- **PROVIDED MATERIAL**:
+--
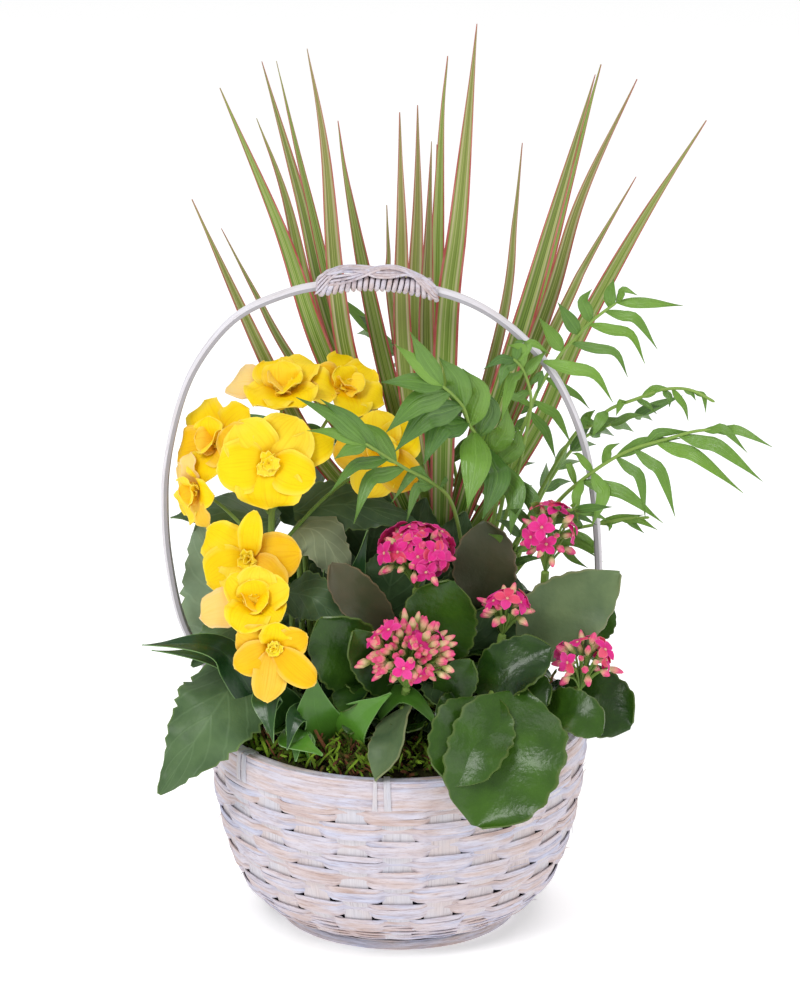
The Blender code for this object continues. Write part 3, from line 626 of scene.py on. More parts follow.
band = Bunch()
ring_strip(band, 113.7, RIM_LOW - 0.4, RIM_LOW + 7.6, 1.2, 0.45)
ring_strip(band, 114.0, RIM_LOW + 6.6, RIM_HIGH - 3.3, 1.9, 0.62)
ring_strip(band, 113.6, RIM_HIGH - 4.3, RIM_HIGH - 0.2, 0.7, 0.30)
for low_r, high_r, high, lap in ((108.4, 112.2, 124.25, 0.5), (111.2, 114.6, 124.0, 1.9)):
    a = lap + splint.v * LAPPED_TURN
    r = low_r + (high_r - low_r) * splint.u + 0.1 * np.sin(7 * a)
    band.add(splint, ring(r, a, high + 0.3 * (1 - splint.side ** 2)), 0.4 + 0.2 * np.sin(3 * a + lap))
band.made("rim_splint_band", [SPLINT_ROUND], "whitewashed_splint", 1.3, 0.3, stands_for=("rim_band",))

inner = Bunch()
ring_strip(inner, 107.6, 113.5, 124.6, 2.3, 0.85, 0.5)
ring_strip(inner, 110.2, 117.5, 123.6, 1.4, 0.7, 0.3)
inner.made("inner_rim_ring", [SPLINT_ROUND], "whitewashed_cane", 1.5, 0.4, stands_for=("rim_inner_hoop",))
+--
- **WHAT YOU SHOULD DO**: Your task is to output all of the data above word for word.

- **RESPONSE**:
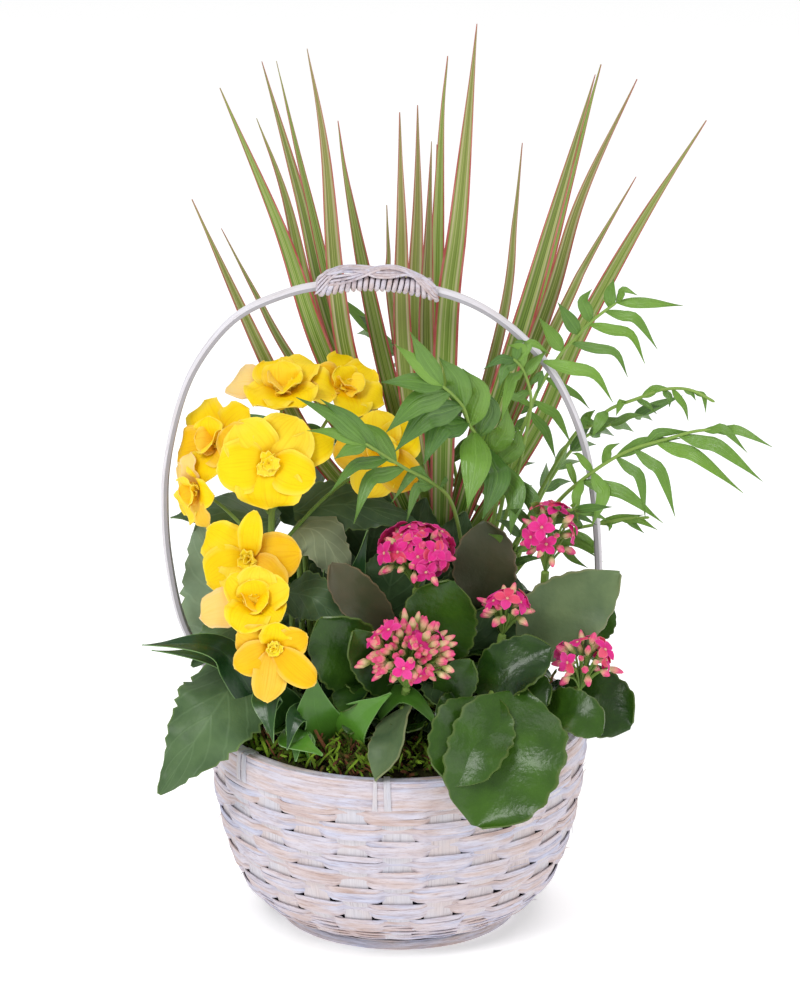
The Blender code for this object continues. Write part 3, from line 626 of scene.py on. More parts follow.
band = Bunch()
ring_strip(band, 113.7, RIM_LOW - 0.4, RIM_LOW + 7.6, 1.2, 0.45)
ring_strip(band, 114.0, RIM_LOW + 6.6, RIM_HIGH - 3.3, 1.9, 0.62)
ring_strip(band, 113.6, RIM_HIGH - 4.3, RIM_HIGH - 0.2, 0.7, 0.30)
for low_r, high_r, high, lap in ((108.4, 112.2, 124.25, 0.5), (111.2, 114.6, 124.0, 1.9)):
    a = lap + splint.v * LAPPED_TURN
    r = low_r + (high_r - low_r) * splint.u + 0.1 * np.sin(7 * a)
    band.add(splint, ring(r, a, high + 0.3 * (1 - splint.side ** 2)), 0.4 + 0.2 * np.sin(3 * a + lap))
band.made("rim_splint_band", [SPLINT_ROUND], "whitewashed_splint", 1.3, 0.3, stands_for=("rim_band",))

inner = Bunch()
ring_strip(inner, 107.6, 113.5, 124.6, 2.3, 0.85, 0.5)
ring_strip(inner, 110.2, 117.5, 123.6, 1.4, 0.7, 0.3)
inner.made("inner_rim_ring", [SPLINT_ROUND], "whitewashed_cane", 1.5, 0.4, stands_for=("rim_inner_hoop",))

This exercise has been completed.